Turning to the other parts of the book, do they not furnish abundant justification of that type of Christianity which accepts but does not dwell on forms, so bent is it upon moral applications of the religious principle? Do they not show that the ‘fear of the Lord’ is quite compatible with a deep interest in average human life and human nature? The Book of Proverbs, taken as a whole, seems to supply the necessary counterweight to the psalms and the prophecies. The psalmists love God more than aught else; but must every one say, ‘Possessing this, I have pleasure in nothing upon earth’ (Ps. lxxiii. 26)? Would it be good to be always in this mood?
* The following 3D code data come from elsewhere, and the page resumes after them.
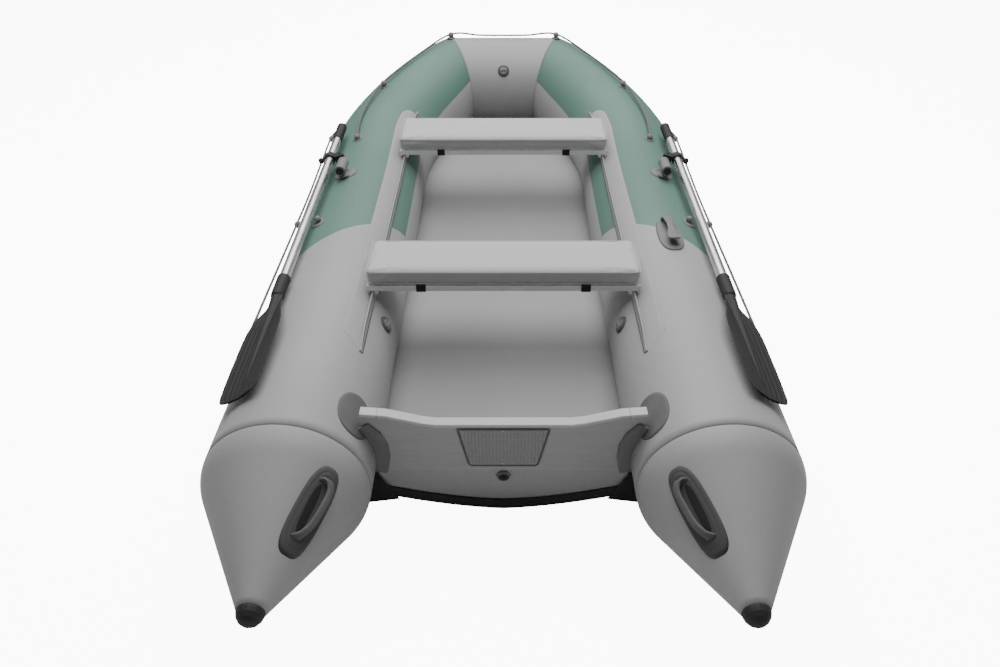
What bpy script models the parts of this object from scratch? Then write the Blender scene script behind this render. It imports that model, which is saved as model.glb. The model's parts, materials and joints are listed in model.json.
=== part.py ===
"""Inflatable transom tender with two bench seats and a pair of oars.

Metres, +Z up, +Y forward, +X starboard.  The origin is on the ground plane under the
middle of the hull.  Stations along the hull are counted forward from the cone tips.
"""
import math

import bmesh
import bpy
import numpy as np
from mathutils import Matrix, Vector

# Hull
LENGTH = 3.315          # cone caps to the front of the bow tube
BEAM = 1.58             # outside to outside of the side tubes
TUBE_R = 0.22           # side and bow tubes
WALL = 0.003            # coated fabric
GAP = 0.0003            # between faces that touch
SIDES = 32              # facets round a tube
CAP_DEPTH = 0.035       # end cap beyond the cone tip
CAP_PLUG = 0.030        # plug inside the cone tip
CONE_LEN = 0.383
TIP_R = 0.034
SHOULDER = 0.07         # round part of the cone beside the seam
QUARTER_LEN = 0.836     # curved bow quarter, along the boat
BOW_HALF = 0.238        # half length of the cross tube at the bow
BOW_TURN = 42.4         # degrees left for the cross tube to turn
BOW_REACH = 0.208       # how straight the quarter runs in to the mitre
BOW_RISE = 0.154
SHEER_LEN = 1.36        # length over which the bow rises
STRAKE_W = 0.05
STRAKE_T = 0.004

# Bottom and floor
SKIN_PHI = 129.375      # where the bottom meets the tube, degrees in from the top
V_DEPTH = 0.070
KEEL_FADE = 0.60        # length at the bow over which the vee runs out
KEEL_W = 0.05
KEEL_T = 0.006
FLOOR_TOP = 0.150
FLOOR_T = 0.055
FLOOR_ROUND = 0.014
FLOOR_RISE = 1.0        # share of the sheer that the floor follows
FLOOR_OVER = 0.001      # floor above the bottom's welded line, at the least

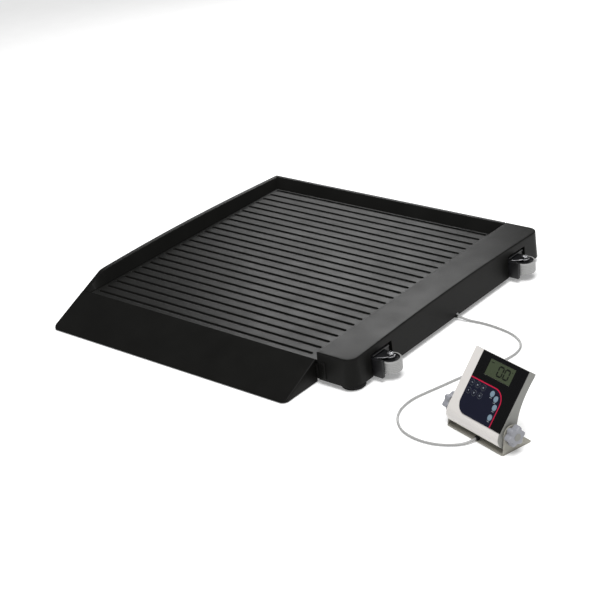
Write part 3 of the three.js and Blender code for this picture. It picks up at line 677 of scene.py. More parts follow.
def build_rollers():
    """Roller: a grey tread ring turned about its bolt round a dark dished hub, in a bracket of plates."""
    for end, y in zip(("front", "rear"), ROLLER_Y):
        body = f"roller_{end}"
        centre, half = centre_of(f"roller_wheel_{end}")
        base = [centre[0], centre[1], centre[2] - half[2]]
        radius, wide = half[0], 2 * half[2]
        turned(f"roller_tread_{end}", TREAD_PROFILE * [radius, wide], base, UP, body,
               MATERIALS["tread"], [f"roller_wheel_{end}"], 96)
        bore = BORE / radius
        hub = np.array([[bore, 0.0], [0.3, 0.0], [0.36, 0.1], [0.72, 0.1], [0.78, 0.03], [0.835, 0.03],
                        [0.835, 0.97], [0.78, 0.97], [0.72, 0.9], [0.36, 0.9], [0.3, 1.0], [bore, 1.0],
                        [bore, 0.0]])
        turned(f"roller_hub_{end}", hub * [radius, wide], base, UP, body,
               MATERIALS["bracket"], (), 96)
        build_bracket(end, y)


def build_bracket(end, y):
    """Bracket: a back plate, a tapered cheek ahead of the wheel and an arm above and below it, all with
    rounded rims."""
    back = rounded([[y - 35.8, 11.2], [y + 29.8, 11.2], [y + 29.8, 55.8], [y - 35.8, 55.8]], 4)
    plate(f"bracket_back_{end}", on_platform, FACING_SIDE, back, 843, 844.9, 0.5, "platform",
          "bracket", [f"roller_bracket_{end}"])
    cheek = rounded([[844, 11.2], [873.5, 11.2], [876.5, 53], [844, 53]], [1, 2, 2.5, 1])
    plate(f"bracket_cheek_{end}", on_platform, FACING_FRONT, cheek, y - 35.8, y - 27.6, 1.2, "platform",
          "bracket")
    turn = np.linspace(-math.pi / 2, math.pi / 2, 17)
    nose = np.stack([ROLLER_X + 10.8 * np.cos(turn), y + 10.8 * np.sin(turn)], -1)
    arm = np.concatenate([[[844.5, y - 28], [856, y - 24]], nose, [[850, y + 14], [844.5, y + 14]]])
    for label, low, high, inset, finish, slot in (
        ("edge", 49.6, 52.0, 0.0, "zinc", "plated_steel"),
        ("cover", 52.0, 52.9, 1.1, "bracket", "bracket_paint"),
        ("bottom", 11.2, 14.2, 0.0, "bracket", "bracket_paint"),
    ):
        plate(f"bracket_arm_{label}_{end}", on_platform, LYING, arm - inset * outward(arm), low, high, 0.4,
              "platform", finish)
    hood = rounded([[843.2, 56.2], [848.8, 56.2], [848.8, 58.6], [843.2, 58.6]], 0.7)
    plate(f"bracket_strip_{end}", on_platform, FACING_FRONT, hood, y - 30, y + 26, 0.6, "platform",
          "strip")
    angle = np.linspace(0, 2 * math.pi, 6, endpoint=False)
    hexagon = rounded(np.stack([ROLLER_X + 7.3 * np.cos(angle), y + 7.3 * np.sin(angle)], -1), 0.8)
    plate(f"bolt_head_{end}", on_platform, LYING, hexagon, 53.2, 58.2, 0.9, "platform",
          "zinc", [f"roller_bolt_{end}"])
    shank = np.array([[0, 9.5], [3.2, 9.5], [3.9, 10.4], [3.9, 53.1], [0, 53.1]]) / 1000
    turned(f"bolt_shank_{end}", shank, on_platform(ROLLER_X, y, 0), UP, "platform",
           MATERIALS["zinc"])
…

Is there not something more satisfactory in the Pauline saying, ‘All things are yours, and ye are Christ’s’? And as for the prophets—do they not (we may conjecture and perhaps partly prove this) depreciate too much the morality and religion of their neighbours? The Book of Proverbs gives us only average morality and religion; yet, if we judge it fairly, how pleasing on the whole is the picture! Taking it as equally authoritative with the psalms and prophecies, shall we not rise to a more comprehensive religion than a mere pupil of psalmists or prophets knew—to one that charges us, not to love God less, but our neighbour more? It would no doubt be easy to criticise the Book from a New Testament point of view. But the New Testament itself has absorbed much that is best in it, and quotations from it occur not unfrequently, especially in the Epistles. Nor can any teacher of the people afford to neglect its stores of happily expressed practical wisdom. We must not even despise its ‘utilitarianism.’ The awful declarations of ‘Wisdom’ in Prov. i. 24-32 are simply the voice of the personified laws of God[[253]] warning men that the consequences of their acts, even if they may be overruled for good, yet cannot by any cunning be escaped. Does the New Testament quite supersede this form of teaching? And does not the Hebrew sage once at least give a suggestion of that very overruling love of God which is among the characteristic ideas of Christian lore (see Prov. iii. 11)?

AIDS TO THE STUDENT.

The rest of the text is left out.